- Born: 1909^{[when?]}
- Died: August 1992

= Encarnación Padilla de Armas =

Puerto Rican community organizer

Encarnación Padilla de Armas (c. 1909 – August 1992) was a community leader, organizer, and advocate for the Spanish speaking community in Mexico, Puerto Rico, and the United States. She is also considered to be the "first Latina to achieve national leadership" in the Catholic Church.

== Personal life ==
Padilla de Armas was born in Puerto Rico and raised in a Catholic family. Her father assisted the church with missionary work, and her mother held a position in the Catholic Daughters of the Americas.

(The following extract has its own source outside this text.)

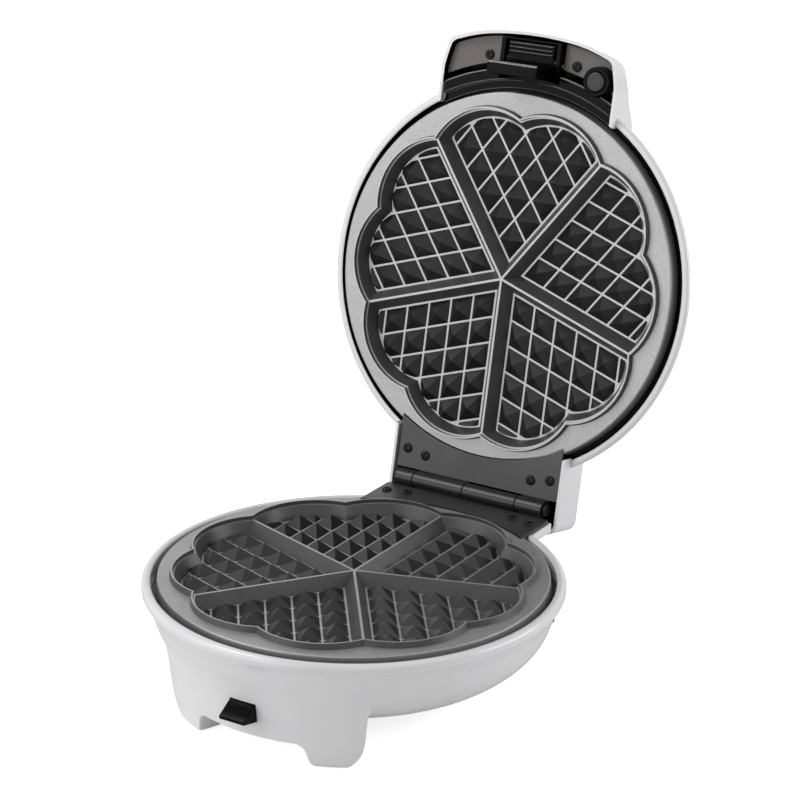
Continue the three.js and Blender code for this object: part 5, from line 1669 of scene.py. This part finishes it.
@dataclass
class Latch:
    """Rocker with a ribbed thumb piece and a long hook, in a housing with two ears."""

    thumb_half: float = 13.5
    thumb_front: float = -123.4
    thumb_low: float = 3.6
    thumb_high: float = 8.0
    rib_count: int = 3
    rib_height: float = 1.0
    half: float = 14.5
    hook_front: float = -112.9
    hook_rear: float = -106.3
    hook_drop: float = -15.6
    nose: float = 3.4
    wall: float = 2.6
    rail_front: float = -125.3
    rail_rear: float = -124.4
    rail_low: float = 2.6
    hub: float = 3.4
    bore: float = 1.8
    pin: float = 1.5
    pin_half: float = 18.0
    spring_half: float = 4.8
    spring_room: float = 3.0

    def lever(self) -> Form:
        """The rocker with its ribs and hook.

        Returns:
            The rocker's form.
        """
        y, z = SIZES.latch_pin_y, SIZES.latch_pin_height
        half = self.thumb_half
        thumb = Form.box(-half, half, self.thumb_front, y, self.thumb_low, self.thumb_high).rounded(0.5)
        pitch = (-self.thumb_front + y - self.hub) / self.rib_count
        ribs = []
        for i in range(self.rib_count):
            middle = self.thumb_front + pitch * (i + 0.5)
            ribs.append(Form.box(
                -self.thumb_half + 0.7, self.thumb_half - 0.7, middle - pitch / 4, middle + pitch / 4,
                self.thumb_low - self.rib_height, self.thumb_low + self.rib_height).rounded(0.25, 2))
        hub = Form.rod(-self.half, self.half, y, z, self.hub).rounded(0.4, 2, 60)
        front, rear, drop, nose, wall = self.hook_front, self.hook_rear, self.hook_drop, self.nose, self.wall
        outline = [(front, drop + nose / 4), (front + nose / 4, drop), (rear, drop), (rear, drop + nose),
                   (front + wall, drop + nose), (front + wall, z), (front, z)]
        hook = Form.sideways(outline, -self.half, self.half).rounded(0.5)
        cheek = [(front, drop + nose / 2), (rear, drop + nose / 2), (rear, 4.4), (front, z)]
        cheeks = [Form.sideways(cheek, x, x + wall).rounded(0.4) for x in (-self.half, self.half - wall)]
        whole = joined([thumb, *ribs, hub, hook, *cheeks])
        spring = Form.rod(-self.spring_half, self.spring_half, y, z, self.spring_room)
        return whole - Form.rod(-17, 17, y, z, self.bore) - spring

    def zone(self, face: bpy.types.MeshPolygon) -> int:
        """1 for the raised edges that look to the handle's front, which get a painted highlight, 0 for the
        rest.
        """
        return 1 if face.normal.y < -0.35 and face.normal.z < -0.3 and abs(face.normal.x) < 0.4 else 0

    def housing(self) -> Form:
        """Two ears joined by a rail in front of the thumb piece.

        Returns:
            The housing's form.
        """
        front, low, middle, ear_rear, ear_top = self.rail_front, self.rail_low, 7.3, -108.0, 12.0
        ear_front = SIZES.latch_pin_y - self.wall
        ear = [(front, low), (ear_rear, low), (ear_rear, ear_top), (ear_front, ear_top), (front, middle)]
        outer = SIZES.latch_room_half
        ears = [Form.sideways(ear, x, x + self.wall).rounded(0.5) for x in (-outer, outer - self.wall)]
        rail = Form.box(-outer, outer, front, self.rail_rear, low, middle).rounded(0.25, 2)
        return joined([*ears, rail]) - Form.rod(-20, 20, SIZES.latch_pin_y, SIZES.latch_pin_height, self.bore)

    def build(self) -> None:
        """Places the lever, its spring, the housing and the pin."""
        y, z = SIZES.latch_pin_y, SIZES.latch_pin_height
        # Finish 1 is a painted highlight on the lever's raised edges.
        dressed("latch_lever_moulding", self.lever(), Half.LID, [BLACK_GRIP, EDGE_HIGHLIGHT_ABS], "latch",
                ["latch_lever"], self.zone)
        dressed("latch_housing_moulding", self.housing(), Half.LID, [BLACK_ABS], "lid",
                ["latch_housing"])
        pin = Form.rod(-self.pin_half, self.pin_half, y, z, self.pin, 32).rounded(0.3, 2, 60)
        dressed("latch_pin_drawn", pin, Half.LID, [DRAWN_STEEL], "lid", ["latch_pin"])
        coil = Coil(radius=2.35, wire=0.35, length=9.0, turns=7)
        start = Matrix.Translation((-coil.length / 2, y, z))
        spring = coil.form().moved(start @ Matrix.Rotation(math.pi / 2, 4, "Y"))
        dressed("latch_spring_wound", spring, Half.LID, [DRAWN_STEEL], "latch",
                ["latch_spring"])


@dataclass
class FrontButton:
    """Wedge-shaped release button in the apron, with its stem, catch and spring."""

    half: float = 7.25
    face: float = -96.56
    proud: float = 9.2
    top: float = -33.8
    height: float = 9.4
    sink: float = 6.0
    stem_half: float = 4.5
    stem_up: float = 3.0
    post_span: Flat = (-82.6, -80.4)
    post_top: float = -15.4
    spring_start: float = -80.1

    def form(self) -> Form:
        """Wedge, stem and catch.

        Returns:
            The button's form.
        """
        front, top, height, proud = self.face, self.top, self.height, self.proud
        outline = [
            (front + self.sink, top), (front, top), (front - proud, top - 0.58 * height),
            (front - proud, top - 0.76 * height), (front, top - height), (front + self.sink, top - height)]
        wedge = Form.sideways(outline, -self.half, self.half).rounded(0.55)
        middle, half = top - height / 2, self.stem_half
        stem = Form.box(-half, half, front, self.post_span[1], middle - self.stem_up, middle + self.stem_up)
        post = Form.box(-half, half, *self.post_span, middle, self.post_top)
        return joined([wedge, stem, post])

    def build(self) -> None:
        """Places the button and its spring."""
        form = self.form()
        dressed("front_button_moulding", form, Half.BASE, [BLACK_ABS], "front_button",
                ["front_release_button"])
        coil = Coil(radius=2.2, wire=0.4, length=9.0, turns=6)
        start = Matrix.Translation((0, self.spring_start, self.top - self.height / 2))
        spring = coil.form().moved(start @ Matrix.Rotation(-math.pi / 2, 4, "X"))
        dressed("front_button_spring", spring, Half.BASE, [DRAWN_STEEL], "front_button",
                ["front_release_spring"])


@dataclass
class InnerParts:
    """Parts that keep their CAD solids: pans, heaters, controls, cover, feet, gland and lamps."""

    cover_circle: float = 52.5
    cover_face: float = -54.8

    def build(self) -> None:
        """Dresses the CAD solids and places the screws of the bottom cover."""
        finishes = {
            "bottom_cover": BLACK_GRIP, "lower_reflector": LOWER_PAN, "upper_reflector": UPPER_PAN,
            "lower_heater": DRAWN_STEEL, "upper_heater": DRAWN_STEEL, "thermostat": STEATITE,
            "thermal_fuse": STEATITE, "terminal_block": STEATITE, "cord_gland": RUBBER,
            "front_foot_left": RUBBER, "front_foot_right": RUBBER,
            "rear_foot_left": RUBBER, "rear_foot_right": RUBBER,
            "power_lamp": RED_LENS, "ready_lamp": GREEN_LENS,
        }
        for node, finish in finishes.items():
            refinished(node, finish, 60.0 if "heater" in node else 30.0)
        reach = self.cover_circle * math.sqrt(0.5)
        places = [(reach, reach), (-reach, reach), (-reach, -reach), (reach, -reach)]
        for i, (x, y) in enumerate(places, 1):
            Screw().build(f"cover_bottom_screw_{i}", f"bottom_cover_screw_{i}", Half.BASE, "base", x, y,
                          self.cover_face - SIZES.clearance, True, 33 * i)


@dataclass(frozen=True)
class Softbox:
    """A lamp: direction from the machine, distance, width and height in metres, and brightness.

    A brightness of 1 is white.
    """

    toward: Spot
    distance: float
    width: float
    height: float
    radiance: float


@dataclass
class Studio:
    """Floor, world, lamps and the camera at the photograph's angle."""

    floor_half: float = 6.0
    floor_grey: str = "#f2f2f2"
    camera_place: Spot = (0.63697, -1.03409, 0.58159)
    camera_back: Spot = (0.4937, -0.7991, 0.3431)
    camera_right: Spot = (0.8507, 0.5256, 0.0)
    camera_up: Spot = (-0.1803, 0.2919, 0.9393)
    camera_roll: float = 0.61
    lens: float = 116.51
    sensor: float = 36.0
    floor_lift: float = 0.78
    ambient: float = 0.27
    middle: Spot = (0, 0, 0.13)
    key: Softbox = Softbox((-0.494, -0.87, 0.06), 1.3, 1.3, 1.3, 1.75)
    top: Softbox = Softbox((-0.494, -0.343, 0.8), 1.3, 0.45, 0.45, 9.6)
    side: Softbox = Softbox((1.0, 0.55, 0.15), 1.6, 1.2, 1.4, 3.4)

    def floor(self) -> None:
        """White floor that keeps the shadow and is lifted to white only for what looks at it."""
        half = self.floor_half
        mesh = bpy.data.meshes.new("floor")
        corners = [(-half, -half, 0), (half, -half, 0), (half, half, 0), (-half, half, 0)]
        mesh.from_pydata(corners, [], [(0, 1, 2, 3)])
        made = bpy.data.objects.new("floor", mesh)
        bpy.context.scene.collection.objects.link(made)
        paint = bpy.data.materials.new("matt_paper_sweep")
        paint.use_nodes = True
        tree = paint.node_tree
        tree.nodes.clear()
        paper = add_node(tree, "ShaderNodeBsdfDiffuse", inputs={"Color": linear(self.floor_grey)})
        path = add_node(tree, "ShaderNodeLightPath")
        lift = add_node(tree, "ShaderNodeMath", {"operation": "MULTIPLY"}, {
            0: path.outputs["Is Camera Ray"], 1: self.floor_lift})
        glow = add_node(tree, "ShaderNodeEmission", inputs={"Strength": lift.outputs[0]})
        both = add_node(tree, "ShaderNodeAddShader", inputs={0: paper.outputs[0], 1: glow.outputs[0]})
        add_node(tree, "ShaderNodeOutputMaterial", inputs={"Surface": both.outputs[0]})
        mesh.materials.append(paint)

    def world(self) -> None:
        """White to the camera and in reflections, plain grey light otherwise."""
        sky = bpy.data.worlds.new("studio")
        sky.use_nodes = True
        tree = sky.node_tree
        tree.nodes.clear()
        path = add_node(tree, "ShaderNodeLightPath")
        seen = path.outputs["Is Camera Ray"]
        for ray in ("Is Glossy Ray", "Is Transmission Ray"):
            seen = add_node(tree, "ShaderNodeMath", {"operation": "MAXIMUM"}, {
                0: seen, 1: path.outputs[ray]}).outputs[0]
        strength = add_node(tree, "ShaderNodeMapRange", {"clamp": True}, {
            0: seen, 1: 0.0, 2: 1.0, 3: self.ambient, 4: 1.0})
        back = add_node(tree, "ShaderNodeBackground", inputs={"Strength": strength.outputs[0]})
        back.inputs["Color"].default_value = (1, 1, 1, 1)
        add_node(tree, "ShaderNodeOutputWorld", inputs={"Surface": back.outputs[0]})
        bpy.context.scene.world = sky

    def lamp(self, name: str, box: Softbox) -> None:
        """Hangs a softbox that looks at the machine.

        Args:
            name: Lamp name.
            box: Its place, size and brightness.
        """
        light = bpy.data.lights.new(name, "AREA")
        light.shape, light.size, light.size_y = "RECTANGLE", box.width, box.height
        light.energy = box.radiance * math.pi * box.width * box.height
        made = bpy.data.objects.new(name, light)
        bpy.context.scene.collection.objects.link(made)
        direction = Vector(box.toward).normalized()
        made.location = Vector(self.middle) + direction * box.distance
        made.rotation_mode = "QUATERNION"
        made.rotation_quaternion = direction.to_track_quat("Z", "Y")
        made.visible_camera = False

    def camera(self) -> None:
        """Camera fitted to both circles, the plates' pattern and the hinge line."""
        data = bpy.data.cameras.new("camera")
        data.lens, data.sensor_width = self.lens, self.sensor
        made = bpy.data.objects.new("camera", data)
        bpy.context.scene.collection.objects.link(made)
        roll = math.radians(self.camera_roll)
        right, up = Vector(self.camera_right), Vector(self.camera_up)
        across = right * math.cos(roll) + up * math.sin(roll)
        above = up * math.cos(roll) - right * math.sin(roll)
        axes = Matrix([across, above, Vector(self.camera_back)]).transposed().to_4x4()
        made.matrix_world = Matrix.Translation(self.camera_place) @ axes
        bpy.context.scene.camera = made

    def build(self) -> None:
        """Sets the whole studio up."""
        self.floor()
        self.world()
        self.lamp("key_softbox", self.key)
        self.lamp("top_softbox", self.top)
        self.lamp("side_softbox", self.side)
        self.camera()
        settings = bpy.context.scene.view_settings
        settings.view_transform = "Standard"


def main() -> None:
    """Builds every sub-assembly in order."""
    logging.basicConfig(level=logging.INFO, format="%(name)s %(message)s")
    Studio().build()
    BaseShell().build()
    lid = LidShell()
    lid.build()
    HeartPlate().build()
    HingeLeaf().build()
    HandleParts().build(lid)
    Latch().build()
    FrontButton().build()
    InnerParts().build()


if __name__ == "__main__":
    main()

At a young age Padilla de Armas was recognized by the Sisters of the Missionary Servants of the Most Holy Trinity, and in turn Father Thomas Augustine Judge. Judge, who had founded the women's arm of the Missionary Servants of the Most Holy Trinity in the mid-1920s, thought Padilla de Armas should pursue a vocation with the Holy Trinity. This occurred at a time when Judge had been encouraging community members to continue doing public service as laypeople instead of taking up the vocation. Possibly due to financial constraints as well as family dedication to the Holy Trinity, Padilla de Armas was put into the care of the Sisters instead of being sent to college. Soon after, Judge had her travel to the Holy Trinity headquarters in Brooklyn, where she could make connections and see some of the public service work that they did there. She received a bachelor's degree and an honorary doctorate from Fordham University.

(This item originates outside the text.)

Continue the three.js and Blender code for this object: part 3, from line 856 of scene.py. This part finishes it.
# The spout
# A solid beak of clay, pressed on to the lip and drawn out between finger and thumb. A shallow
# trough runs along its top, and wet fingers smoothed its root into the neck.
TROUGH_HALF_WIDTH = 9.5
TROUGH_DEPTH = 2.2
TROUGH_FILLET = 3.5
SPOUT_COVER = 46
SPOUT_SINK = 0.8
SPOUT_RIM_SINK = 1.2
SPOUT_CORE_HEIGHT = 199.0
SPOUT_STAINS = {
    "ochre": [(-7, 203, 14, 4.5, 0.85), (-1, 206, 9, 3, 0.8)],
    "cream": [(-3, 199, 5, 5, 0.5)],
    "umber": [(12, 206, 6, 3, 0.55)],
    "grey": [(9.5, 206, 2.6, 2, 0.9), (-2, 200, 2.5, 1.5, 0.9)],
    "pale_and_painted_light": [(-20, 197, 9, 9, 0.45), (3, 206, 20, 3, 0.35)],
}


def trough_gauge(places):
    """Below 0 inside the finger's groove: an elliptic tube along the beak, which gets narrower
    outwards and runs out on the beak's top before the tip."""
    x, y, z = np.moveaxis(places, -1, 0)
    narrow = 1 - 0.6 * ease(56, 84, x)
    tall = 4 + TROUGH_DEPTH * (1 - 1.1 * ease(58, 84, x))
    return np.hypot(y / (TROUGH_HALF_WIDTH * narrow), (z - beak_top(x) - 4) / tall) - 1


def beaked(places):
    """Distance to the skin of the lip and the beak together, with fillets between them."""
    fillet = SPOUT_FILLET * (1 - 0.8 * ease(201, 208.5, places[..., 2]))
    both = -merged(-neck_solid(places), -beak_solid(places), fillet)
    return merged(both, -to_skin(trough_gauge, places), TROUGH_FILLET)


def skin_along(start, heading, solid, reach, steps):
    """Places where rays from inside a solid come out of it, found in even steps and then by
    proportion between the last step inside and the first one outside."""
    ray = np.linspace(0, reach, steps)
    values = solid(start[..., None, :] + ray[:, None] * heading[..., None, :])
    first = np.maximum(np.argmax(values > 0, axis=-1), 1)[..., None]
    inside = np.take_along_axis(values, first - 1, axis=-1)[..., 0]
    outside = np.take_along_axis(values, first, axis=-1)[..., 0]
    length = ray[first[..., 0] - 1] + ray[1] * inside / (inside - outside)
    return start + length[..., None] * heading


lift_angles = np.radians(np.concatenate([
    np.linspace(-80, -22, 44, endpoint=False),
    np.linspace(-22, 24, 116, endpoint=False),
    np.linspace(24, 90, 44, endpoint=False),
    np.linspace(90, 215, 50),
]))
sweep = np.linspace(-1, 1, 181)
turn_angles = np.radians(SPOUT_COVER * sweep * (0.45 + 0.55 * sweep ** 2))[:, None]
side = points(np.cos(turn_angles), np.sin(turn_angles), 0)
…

Padilla de Armas returned to Puerto Rico, eventually establishing herself in Havana, Cuba, where she received a doctorate in law, married, and had a son, Ramon Bosch. Widowed in 1945, she returned to the United States and settled in New York City with her son and only $150 to her name.

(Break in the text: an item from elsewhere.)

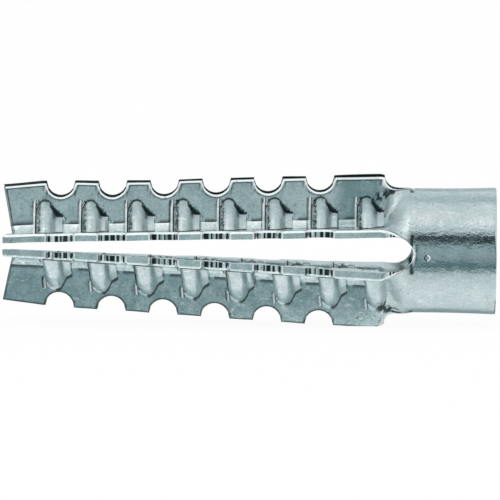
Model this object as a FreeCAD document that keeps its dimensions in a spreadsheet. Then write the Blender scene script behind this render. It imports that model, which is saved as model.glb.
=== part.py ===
"""Slit expansion anchor, rolled from one steel sheet.

A short round tube takes the screw. Behind it the sheet is slit into four legs. Each leg is folded
to an L whose corner lies near the axis, so its two wings stand outwards, and their edges carry
round notches between square teeth. Beads pressed outwards at the folds guide the screw's thread.

Millimetres. The axis is X, the tube's mouth is at X = 0 and faces +X, and the tip is at -X.
The first leg lies between -Y and +Z, and each next one a quarter turn about X further on.
"""
import FreeCAD, Part
import math
import os
import re
import Sketcher

Vector = FreeCAD.Vector
doc = FreeCAD.newDocument("anchor")

# Driving dimensions. The tube and the legs follow one another along the axis, from the mouth on.
SIZES = {
    "overall_length": 38.0,
    "sheet_thickness": 0.6,
    "tube_outer_diameter": 9.6,
    "tube_length": 6.6,
    "seam_gap": 0.1,
    "slot_end_from_mouth": 6.4,
    "shoulder_length": 2.4,
    "slot_inset": 0.02,
    # Gap between neighbouring legs, and the legs' L section
    "gap_at_root": 2.66,
    "gap_at_tip": 0.46,
    "fold_radius": 0.6,
    "wing_width_at_root": 4.44,
    "wing_width_at_nose": 4.25,
    "nose_length": 3.0,
    "nose_relief": 0.2,
    "trim_allowance": 0.1,
    "tip_dish_depth": 0.7,
    # Round notches between the teeth
    "notch_radius": 1.1,
    "notch_pitch": 4.0,
    "notch_count": 6,
    "first_notch_from_mouth": 13.6,
    "root_notch_from_mouth": 7.6,
    # Thread beads: a narrow rib beside the slit it was pressed out from, and a lower ledge
    "bead_pitch": 3.54,
    "bead_length": 2.1,
    "bead_end_wall": 0.45,
    "rib_width": 1.24,
    "rib_radius": 4.6,
    "rib_bevel": 0.4,
    "ledge_radius": 3.62,
    "groove_radius": 4.05,
    "groove_mouth_width": 0.75,
    "groove_crest_width": 0.12,
    "slit_width": 0.14,
    "slit_radius": 4.72,
    "last_slit_from_mouth": 11.0,
    "bead_end_from_tube": 1.2,
    "first_slit_from_tip": 1.6,
}

# Dimensions that follow from the driving ones
DERIVED = {
    "outer_radius": "tube_outer_diameter / 2",
    "bore_radius": "tube_outer_diameter / 2 - sheet_thickness",
    "root_from_mouth": "tube_length + shoulder_length",
    "leg_length": "overall_length - tube_length - shoulder_length",
    "half_gap": "gap_at_root / 2",
    "slot_radius": "gap_at_root / 2 - slot_inset",
    "taper": "(gap_at_root - gap_at_tip) / 2 / (overall_length - tube_length - shoulder_length)",
    "nose_from_root": "overall_length - nose_length - tube_length - shoulder_length",
    "wing_taper": "(wing_width_at_root - wing_width_at_nose) / nose_from_root",
    "reach_at_root": "gap_at_root / 2 + wing_width_at_root",
    "edge_slope": "taper + wing_taper",
    "reach_at_nose": "reach_at_root - edge_slope * nose_from_root",
    "nose_slope": "edge_slope + nose_relief / nose_length",
    "reach_at_tip": "reach_at_nose - nose_slope * nose_length",
    "ledge_bore_radius": "ledge_radius - sheet_thickness",
    "through_all": "tube_outer_diameter * 2",
}

sheet = doc.addObject("Spreadsheet::Sheet", "Sizes")
for row, (alias, content) in enumerate([*SIZES.items(), *DERIVED.items()], start=1):
    sheet.set("A%d" % row, alias)
    sheet.set("B%d" % row, "=" + content if alias in DERIVED else str(content))
    sheet.setAlias("B%d" % row, alias)
doc.recompute()


def size(formula):
    """The present value of a formula in the sheet's names."""
    return float(sheet.evalExpression(formula))


def in_sheet(formula):
    """The same formula as an object outside the sheet writes it."""
    def add_sheet(match):
        word = match.group(0)
        return "Sizes." + word if word in SIZES or word in DERIVED else word
    return re.sub(r"[a-z]\w*", add_sheet, formula)


def bind(obj, **formulas):
    """Bind properties to formulas. A double underscore stands for a dot in the property's name."""
    for name, formula in formulas.items():
        obj.setExpression(name.replace("__", "."), in_sheet(formula))


def add(kind, name, **values):
    """A new object of the document with its plain properties set."""
    obj = doc.addObject(kind, name)
    for key, value in values.items():
        setattr(obj, key, value)
    return obj


# Sketch planes. Across the axis, x runs outwards along -Y and y up. Along the axis, x is X and y up.
ACROSS = FreeCAD.Rotation(Vector(0, -1, 0), Vector(0, 0, 1), Vector(-1, 0, 0), "ZXY")
ALONG = FreeCAD.Rotation(Vector(1, 0, 0), Vector(0, 0, 1), Vector(0, -1, 0), "ZXY")
SKETCH_ORIGIN = (-1, 1)
START, END = 1, 2
LEFT, RIGHT = 1, -1


def new_sketch(name, plane, station="0"):
    sketch = add("Sketcher::SketchObject", name)
    sketch.Placement = FreeCAD.Placement(Vector(), plane)
    bind(sketch, Placement__Base__x=station)
    return sketch


def measure(sketch, name, kind, *items, formula):
    """Dimension a sketch and bind the dimension to its formula."""
    index = sketch.addConstraint(Sketcher.Constraint(kind, *items, size(formula)))
    sketch.renameConstraint(index, name)
    bind(sketch, **{"Constraints__" + name: formula})


def hold(sketch, name, edge, end, x, y):
    """Hold one point of an edge at its two distances from the sketch's origin."""
    for axis, formula in (("X", x), ("Y", y)):
        points = (*SKETCH_ORIGIN, edge, end)
        if size(formula) < 0:
            points = (edge, end, *SKETCH_ORIGIN)
            formula = "-(" + formula + ")"
        measure(sketch, name + "_" + axis.lower(), "Distance" + axis, *points, formula=formula)


def short_arc(start, end, radius, turn):
    """The arc of under half a turn between two points, bending left or right on its way."""
    if turn == RIGHT:
        start, end = end, start
    chord = end - start
    rise = math.sqrt(max(radius ** 2 - (chord.Length / 2) ** 2, 0.0))
    centre = (start + end) / 2 + Vector(-chord.y, chord.x, 0) * (rise / chord.Length)
    angles = [math.atan2(point.y - centre.y, point.x - centre.x) for point in (start, end)]
    if angles[1] < angles[0]:
        angles[1] += 2 * math.pi
    return Part.ArcOfCircle(Part.Circle(centre, Vector(0, 0, 1), radius), *angles)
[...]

== Religious leadership ==
Padilla de Armas encouraged the Catholic Church as well as other religious denominations in New York to expand their services to the Puerto Rican population by holding services in Spanish and having Puerto Rican representation in church leadership. In 1951, she organized a group of women to write a report on the religious needs and well-being of Puerto Ricans in the city in order to get the attention of the Archdiocese of New York. This report helped form the Spanish Catholic Action office two years later. Later, while working with the First National Hispanic Encuentro (1972), Padilla de Armas educated diocesan priests in Puerto Rican language and culture.